Passover, the Jewish festival that celebrates the Israelites’ Exodus from Egypt and freedom from slavery, begins at sundown on Friday, April 15, and is observed for seven or eight days depending on the denomination and location. Families observe the holiday by gathering for seders, ritual meals that include symbolic foods which represent the Passover story.

The Jewish calendar is both solar and lunar. Strict adherence to a lunar year means that holidays would shift and eventually fall in different seasons.

But “the ancient rabbis didn’t want to lose the connection of holidays to particular seasons,” said Rabbi Adam Zeff, of Germantown Jewish Centre in Mt. Airy. “Passover is associated with redemption and new life, so they wanted to keep it in the spring,”

So, the rabbis inserted a “correction,” Zeff said. A month is added to the Jewish calendar, before Passover, during leap years. The adjustment ensures that Passover always comes in springtime.

This year the holiday starts during the Christian Holy Week before Easter when Christians commemorate events such as the Last Supper, the last meal Jesus Christ shared with the apostles before his death on Good Friday. This year, the beginning of Passover and Good Friday fall on the same day. Some Christians will observe Good Friday by attending services that highlight the seven last words Christ is said to have uttered from the cross.

Days later, on Sunday, this year on April 17, Christians observe Easter when they believe Christ was resurrected from the dead. Followers attend church service, sometimes at sunrise, along with family dinners, Easter egg hunts for children.

The First Council of Nicaea, a meeting of Christian bishops in 325 AD, took the first steps to standardize Easter’s place on the calendar, which is now after the first day of spring, on the first Sunday immediately following the first full moon. In Eastern Orthodox churches, Easter, this year on April 24, is usually at least a week after the date observed by Western Protestants and Catholics. Eastern churches used a different calendar to calculate Easter.

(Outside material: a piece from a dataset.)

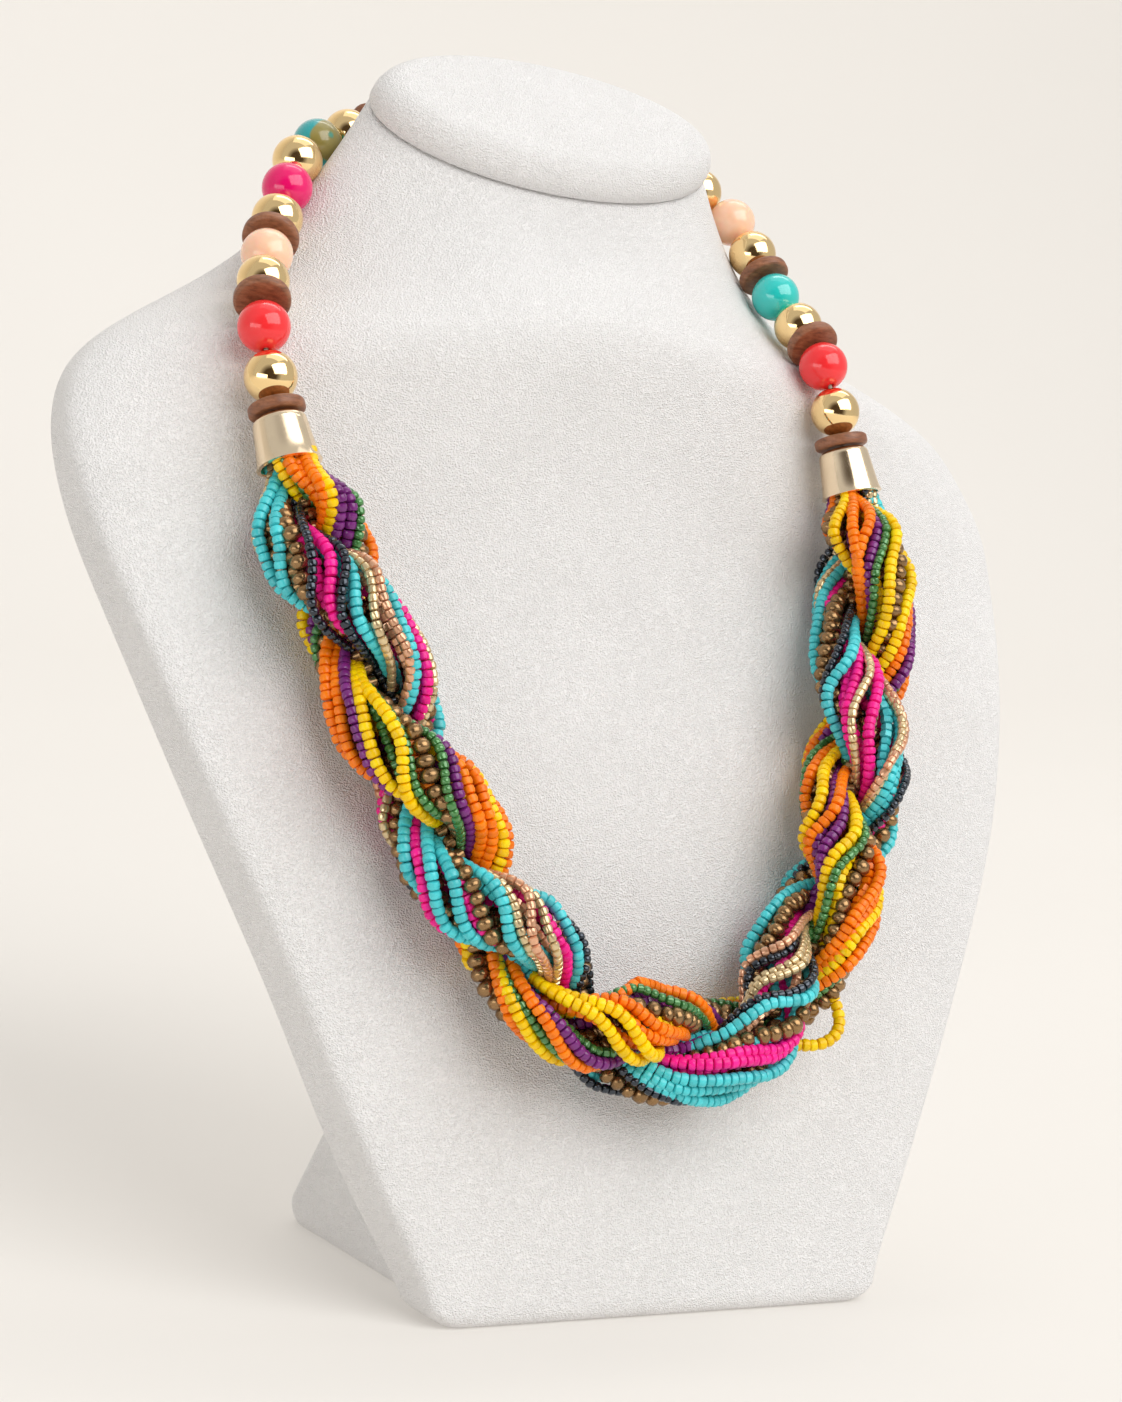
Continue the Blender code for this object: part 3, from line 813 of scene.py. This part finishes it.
def bead_profile():
    radius, bore = ROUND_BEAD_DIAMETER / 2, THREAD_DIAMETER * 0.75
    rim = 0.0002
    start = math.asin((bore + rim) / radius)
    profile = []
    for k in range(29):
        angle = start + (math.pi - 2 * start) * k / 28
        profile.append((radius * math.sin(angle), radius * math.cos(angle)))
    low = profile[-1][1]
    profile += [(bore + rim * 0.3, low + rim * 0.15), (bore, low + rim)]
    profile += [(bore, -low - rim), (bore + rim * 0.3, -low - rim * 0.15)]
    return profile


def disc_profile(swell):
    radius, half, bore = DISC_DIAMETER / 2, DISC_THICKNESS / 2, BORE_DIAMETER / 2
    edge, bevel = half * 0.62, 0.0002
    profile = [(bore, half * 0.94), (bore + bevel, half)]
    profile += [(radius - edge * a, half - edge * b) for a, b in quarter_turn(8)]
    profile += [(radius - edge * b, edge * a - half) for a, b in quarter_turn(8)]
    profile += [(bore + bevel, -half), (bore, -half * 0.94)]
    return [(r * (1 + swell * (r / radius) ** 4), z) for r, z in profile]


def ferrule_profile():
    mouth, top = FERRULE_MOUTH_DIAMETER / 2, FERRULE_TOP_DIAMETER / 2
    wall, half, corner = FERRULE_WALL, FERRULE_LENGTH / 2, 0.0014
    bore = BORE_DIAMETER / 2
    lip = 0.0002
    profile = [(bore, half)]
    profile += [(top - corner * a, half - corner * b) for a, b in quarter_turn(8)]
    rolls = 12
    for k in range(rolls + 1):
        share = k / rolls
        flare = 0.00025 * share**8
        drop = corner + (2 * half - corner - lip) * share
        profile.append((top + (mouth - top) * share + flare, half - drop))
    profile += [(mouth - lip / 2, -half), (mouth - wall + lip / 2, -half)]
    profile += [(mouth - wall, -half + lip), (top - wall, half - corner - wall)]
    profile += [(top - corner - wall, half - wall), (bore, half - wall)]
    return profile


def place_turned(name, profile, sides, matrix, finish, node):
    points, faces = turned(profile, sides)
    finished(name, [matrix @ point for point in points], faces, finish, node)


def make_string(side, kinds, start, end):
    """The beads and discs from an end cup to the clasp, in a pattern that repeats."""
    direction = 1 if end > start else -1
    room = abs(end - start)
    place, index = 0.0, 0
    while True:
        kind = kinds[index % len(kinds)]
        length = (DISC_THICKNESS if kind == "disc" else ROUND_BEAD_DIAMETER) + SEAT_GAP
        if place + length > room:
            break
        index += 1
        node = f"{side}_{index:02d}_{kind}"
        matrix = seat_matrix(start + direction * (place + length / 2), length)
        finish = "magenta_bead" if kind == "magenta" else kind
        if kind == "disc":
            profile, slot = disc_profile(chance.uniform(-0.02, 0.03)), "wood_disc"
        else:
            profile, slot = bead_profile(), "bead_" + kind
        place_turned(f"{node}_fine", profile, 56, matrix, finish, node)
        place += length


def tube(name, path, radius, sides, finish, node):
    rings = []
    normal = None
    for k, point in enumerate(path):
        ahead = path[min(k + 1, len(path) - 1)] - path[max(k - 1, 0)]
        ahead.normalize()
        if normal is None:
            normal = ahead.orthogonal().normalized()
        normal = (normal - ahead * normal.dot(ahead)).normalized()
        side_way = ahead.cross(normal)
        ring = []
        for side in range(sides):
            angle = 2 * math.pi * side / sides
            ring.append(point + (normal * math.cos(angle) + side_way * math.sin(angle)) * radius)
        rings.append(ring)
    loft(name, rings, finish, node)


route = Route(closed_curve(NECKLACE_ROUTE), closed=True)
left_mouth = LEFT_STRING_LENGTH + FERRULE_LENGTH
right_mouth = left_mouth + BRAID_LENGTH
left_top = LEFT_STRING_LENGTH - SEAT_GAP
right_top = right_mouth + FERRULE_LENGTH + SEAT_GAP
half_clasp = CLASP_LENGTH / 2 + SEAT_GAP
half_ferrule = FERRULE_LENGTH / 2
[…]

Also clustered around the Easter/Passover weekend are important days for Buddhist, Hindu, Sikh and Jain believers. Vaisakhi, which celebrates the solar new year for Hindus and Sikhs, falls on April 14. Mahavir Jayanti, also on April 14, celebrates the birth of Lord Mahavira, believed to be the last great sage of the Jain tradition. On April 16, devotees of Theravada Buddhism will observe their new year. Its principles are practiced mostly by Buddhist families with Thai, Cambodian, Laotian and Myanmar roots.

Some families’ observance of the holiday by washing the feet of the elders has evolved into joyous celebrations with water that include splashing friends  and engaging in water gun fights, said C. Pierce Salguero, a professor at Penn State’s Abington campus and author of “Buddhish: A Guide to the 20 Most Important Buddhist Ideas for the Curious and Skeptical.”

 “I have driven through a city on a bike and just been doused by revelers in the streets soaking everybody,” Salguero said.